OXON HILL, Maryland: A 14-year-old daughter of Indian immigrants clinched the 85th Scripps National Spelling Bee on Thursday by correctly spelling an obscure French word for ambush, snare or trap.
“G-U-E-T-A-P-E-N-S,” said Snighda Nandipati, an eighth-grade student from San Diego, California, to become the fifth American youngster of south Asian origin to win the venerable competition in as many consecutive years. “I knew it. I’d seen it before,” Nandipati, the daughter of a software consultant, confided afterward as she collected the spelling bee’s coveted gold cup and $30,000, which she plans to put aside for university.

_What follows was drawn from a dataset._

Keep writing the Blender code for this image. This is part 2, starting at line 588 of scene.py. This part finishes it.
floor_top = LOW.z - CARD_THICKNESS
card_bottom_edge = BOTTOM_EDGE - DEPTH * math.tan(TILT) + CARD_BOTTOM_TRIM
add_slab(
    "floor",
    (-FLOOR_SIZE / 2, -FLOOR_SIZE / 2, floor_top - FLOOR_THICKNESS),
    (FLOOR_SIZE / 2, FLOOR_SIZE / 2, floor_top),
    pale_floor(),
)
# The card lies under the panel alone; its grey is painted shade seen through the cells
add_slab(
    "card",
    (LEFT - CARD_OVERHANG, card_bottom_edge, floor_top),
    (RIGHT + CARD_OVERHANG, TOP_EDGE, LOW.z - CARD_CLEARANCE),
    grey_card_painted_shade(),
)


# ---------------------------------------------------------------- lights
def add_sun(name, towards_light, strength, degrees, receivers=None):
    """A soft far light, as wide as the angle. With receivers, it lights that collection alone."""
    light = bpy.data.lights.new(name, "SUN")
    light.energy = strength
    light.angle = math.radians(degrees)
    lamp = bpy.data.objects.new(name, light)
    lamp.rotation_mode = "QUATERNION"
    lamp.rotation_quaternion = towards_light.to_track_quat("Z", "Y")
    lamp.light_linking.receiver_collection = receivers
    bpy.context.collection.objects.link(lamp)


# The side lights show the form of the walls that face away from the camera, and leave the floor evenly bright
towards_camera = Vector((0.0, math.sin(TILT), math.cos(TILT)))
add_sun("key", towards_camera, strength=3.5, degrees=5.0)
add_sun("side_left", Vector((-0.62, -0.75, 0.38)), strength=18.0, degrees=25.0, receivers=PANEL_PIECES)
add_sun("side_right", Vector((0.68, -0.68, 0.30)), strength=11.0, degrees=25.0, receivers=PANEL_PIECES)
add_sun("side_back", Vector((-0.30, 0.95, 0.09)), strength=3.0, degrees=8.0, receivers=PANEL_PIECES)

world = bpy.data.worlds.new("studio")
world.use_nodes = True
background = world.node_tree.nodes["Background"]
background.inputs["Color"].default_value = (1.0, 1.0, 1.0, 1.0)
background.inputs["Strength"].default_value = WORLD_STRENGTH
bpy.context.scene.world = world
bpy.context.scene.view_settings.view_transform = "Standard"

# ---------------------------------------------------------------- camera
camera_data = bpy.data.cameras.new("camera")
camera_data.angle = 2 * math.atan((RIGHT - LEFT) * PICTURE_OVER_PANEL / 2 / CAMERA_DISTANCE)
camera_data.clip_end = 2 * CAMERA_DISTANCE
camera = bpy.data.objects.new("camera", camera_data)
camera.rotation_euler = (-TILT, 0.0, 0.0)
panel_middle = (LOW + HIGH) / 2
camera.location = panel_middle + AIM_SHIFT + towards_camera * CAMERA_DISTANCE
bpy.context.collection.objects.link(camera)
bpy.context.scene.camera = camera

As for what it’s like to win, after going head-to-head for three rounds with runner-up Stuti Mishra, also 14, of Orlando, Florida, Nandipati — sporting glasses and orthodontic braces — simply replied: “It’s a miracle.” Third place went to Arvind V. Mahankali, 12, a New Yorker who was thrown for a loop by a word he’d never heard before — schvonoma, a form of nerve tumor. He vowed to study harder and return next year. Some 278 youngsters took part in this year’s three-day National Spelling Bee at a resort outside Washington, out of more than 11 million who competed in events at some level in the United States and several countries overseas.
This year featured the youngest-ever competitor, six-year-old Lori Anne Madison, of Woodbridge, Virginia, who suffered elimination Wednesday when she misspelled ingluvies, a noun that means the crop or craw of birds.

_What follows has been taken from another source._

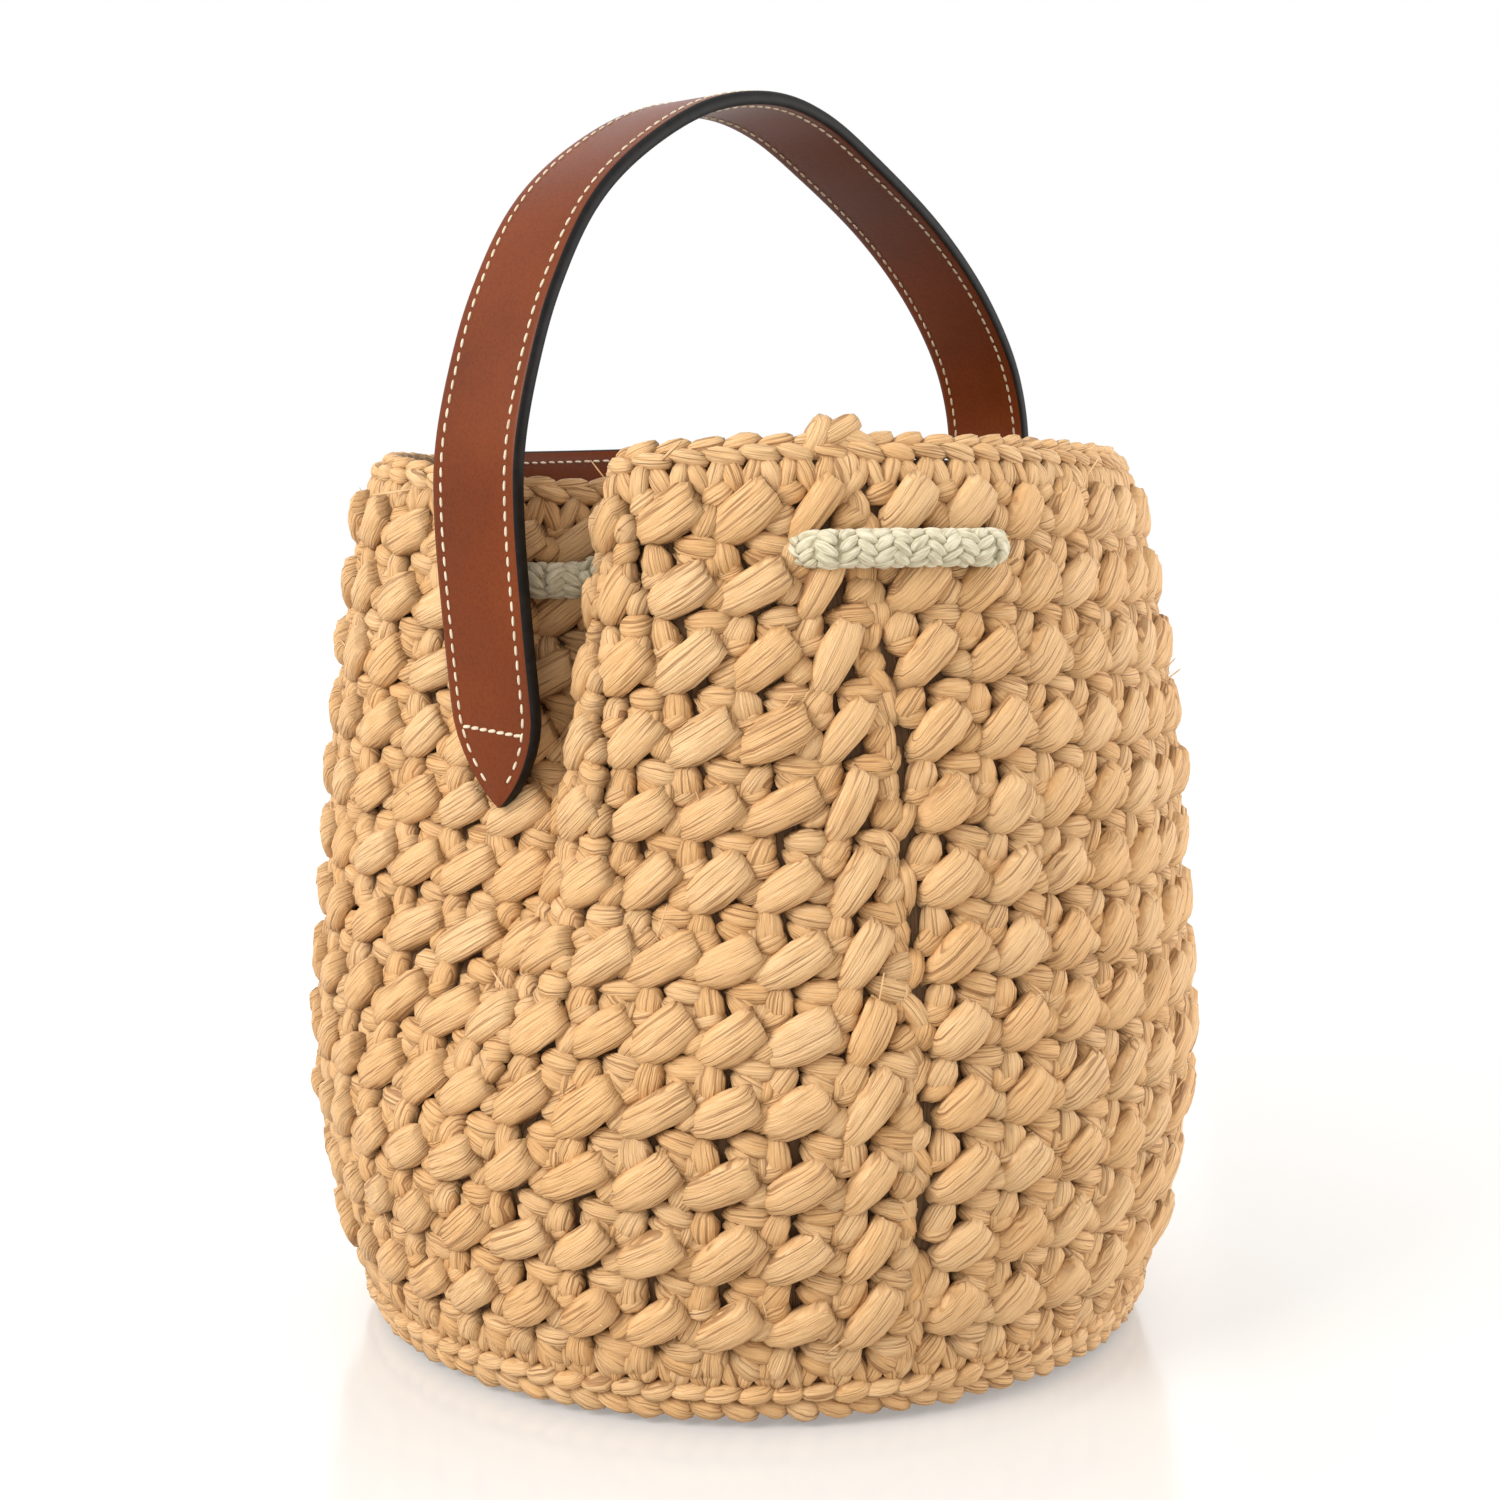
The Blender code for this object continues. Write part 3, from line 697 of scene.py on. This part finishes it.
def makeBase():
    # worked in rounds from the middle: radial posts, with a chain along the outside of each round
    under, over, edge = [], [], []
    step = baseWork["roundStep"]
    # each base and edge strand carries painted shade, darkest at its back
    for strands, up, height in ((under, False, baseWork["underHeight"]),
                                (over, True, baseWork["overHeight"])):
        for ring in range(baseWork["rounds"]):
            radius = step * (ring + 0.45)
            count = max(5, round(2 * math.pi * radius / baseWork["stitchWide"]))
            for k in range(count):
                turn = 2 * math.pi * (k + 0.37 * ring) / count
                place = discFrame(radius, turn, height, up)
                for side in (-1, 1):
                    strands.append((place, side * 0.0019, 0, 90 - side * 14 + sway(5), 0,
                                    vary(baseWork["post"]), dice.uniform(0.1, 0.9), (0.06, 0.9)))
                outer = discFrame(radius + step / 2, turn, height, up)
                strands.append((outer, 0, 0, 14 + sway(6), 0, vary(baseWork["chain"]),
                                dice.uniform(0.1, 0.9), (0.06, 0.9)))
    for k in range(baseWork["edgeCount"]):
        share = k / baseWork["edgeCount"]
        height, out, size = baseWork["edgePost"]
        place = wallFrame(share, height, out)
        for side in (-1, 1):
            edge.append((place, side * 0.0021, 0, 90 - side * 16 + sway(7), 0, vary(size),
                         dice.uniform(0.2, 1), (0.04, 0.8)))
        for kind, along, angle, tones, shade in (("edgeChain", 0.5, 12, (0.3, 1), (0.0, 0.7)),
                                                 ("edgeLow", 0, -18, (0.1, 0.9), (0.05, 0.8))):
            height, out, size = baseWork[kind]
            place = wallFrame(share + along / baseWork["edgeCount"], height, out)
            edge.append((place, 0, 0, angle + sway(8), 0, vary(size), dice.uniform(*tones), shade))
    return [strandPiece("base_stitches_under", leafLumps, under, raffia),
            strandPiece("base_stitches_inside", leafLumps, over, raffia),
            strandPiece("base_edge_stitches", leafLumps, edge, raffia)]


# ---- sheets: a grid primitive whose points are moved to their place

def gridPiece(name, columns, rows, place, material, uvScale=(1, 1), edges=None):
    clearSelection()
    bpy.ops.mesh.primitive_grid_add(x_subdivisions=columns, y_subdivisions=rows, size=1)
    obj = bpy.context.object
    obj.name = obj.data.name = name
    mesh = obj.data
    cells = [(round((v.co.x + 0.5) * columns), round((v.co.y + 0.5) * rows)) for v in mesh.vertices]
    mesh.uv_layers[0].name = "strand"
    spread = mesh.uv_layers["strand"].data
    for loop in mesh.loops:
        i, j = cells[loop.vertex_index]
        spread[loop.index].uv = (i / columns * uvScale[0], j / rows * uvScale[1])
    mesh.materials.append(material)
    if edges:
        mesh.materials.append(edgePaint)
        for face in mesh.polygons:
            i, j = (min(cells[v][k] for v in face.vertices) for k in (0, 1))
            face.material_index = 1 if edges(i, j) else 0
    for v, (i, j) in zip(mesh.vertices, cells):
        v.co = place(i, j)
    bpy.ops.object.mode_set(mode="EDIT")
    bpy.ops.mesh.select_all(action="SELECT")
    bpy.ops.mesh.remove_doubles(threshold=0.00001)
    bpy.ops.mesh.normals_make_consistent(inside=False)
    bpy.ops.object.mode_set(mode="OBJECT")
    mesh.shade_smooth()
    return obj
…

“I knew the word. It was just too bad that I misspelled the word,” the precocious blonde crowd-pleaser — one of 28 home-schooled contestants this year — told reporters earlier in the day.
Sponsored by the Scripps media group, this year’s National Spelling Bee also included competitors from as far afield as the Bahamas, Canada, Ghana, Japan, South Korea and New Zealand. Jamaica’s Gifton Samuel Wright, one of Thursday’s nine finalists, won a 30-second standing ovation after he faltered on the word harengiform, an adjective that means herring-shaped. Organizers announced Tuesday that plans are afoot for a global spelling bee as early as December 2013, reflecting what they called “a fast-growing worldwide passion for the English language.